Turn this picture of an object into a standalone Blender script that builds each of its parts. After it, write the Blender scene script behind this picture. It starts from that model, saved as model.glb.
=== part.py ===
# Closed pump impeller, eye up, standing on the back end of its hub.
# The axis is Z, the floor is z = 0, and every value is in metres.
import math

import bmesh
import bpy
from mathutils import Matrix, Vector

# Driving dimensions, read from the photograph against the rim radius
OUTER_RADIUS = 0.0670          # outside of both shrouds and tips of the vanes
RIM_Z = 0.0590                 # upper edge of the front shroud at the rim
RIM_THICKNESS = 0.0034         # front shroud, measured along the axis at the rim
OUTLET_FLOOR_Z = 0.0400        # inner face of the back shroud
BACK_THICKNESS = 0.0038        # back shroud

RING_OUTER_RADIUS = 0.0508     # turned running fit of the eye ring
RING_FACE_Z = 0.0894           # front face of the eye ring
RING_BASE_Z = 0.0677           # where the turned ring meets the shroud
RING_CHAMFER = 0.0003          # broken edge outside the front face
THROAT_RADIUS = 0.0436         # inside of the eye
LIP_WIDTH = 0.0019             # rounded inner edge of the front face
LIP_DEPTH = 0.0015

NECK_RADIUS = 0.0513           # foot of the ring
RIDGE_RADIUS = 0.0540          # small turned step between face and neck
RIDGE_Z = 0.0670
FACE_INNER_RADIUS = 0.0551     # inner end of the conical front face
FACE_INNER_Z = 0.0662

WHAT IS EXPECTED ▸
From the first line of the data through the line with "LIP_DEPTH = 0.0015", quote each line exactly and add nothing else.

EXPECTED OUTPUT ▸
Turn this picture of an object into a standalone Blender script that builds each of its parts. After it, write the Blender scene script behind this picture. It starts from that model, saved as model.glb.
=== part.py ===
# Closed pump impeller, eye up, standing on the back end of its hub.
# The axis is Z, the floor is z = 0, and every value is in metres.
import math

import bmesh
import bpy
from mathutils import Matrix, Vector

# Driving dimensions, read from the photograph against the rim radius
OUTER_RADIUS = 0.0670          # outside of both shrouds and tips of the vanes
RIM_Z = 0.0590                 # upper edge of the front shroud at the rim
RIM_THICKNESS = 0.0034         # front shroud, measured along the axis at the rim
OUTLET_FLOOR_Z = 0.0400        # inner face of the back shroud
BACK_THICKNESS = 0.0038        # back shroud

RING_OUTER_RADIUS = 0.0508     # turned running fit of the eye ring
RING_FACE_Z = 0.0894           # front face of the eye ring
RING_BASE_Z = 0.0677           # where the turned ring meets the shroud
RING_CHAMFER = 0.0003          # broken edge outside the front face
THROAT_RADIUS = 0.0436         # inside of the eye
LIP_WIDTH = 0.0019             # rounded inner edge of the front face
LIP_DEPTH = 0.0015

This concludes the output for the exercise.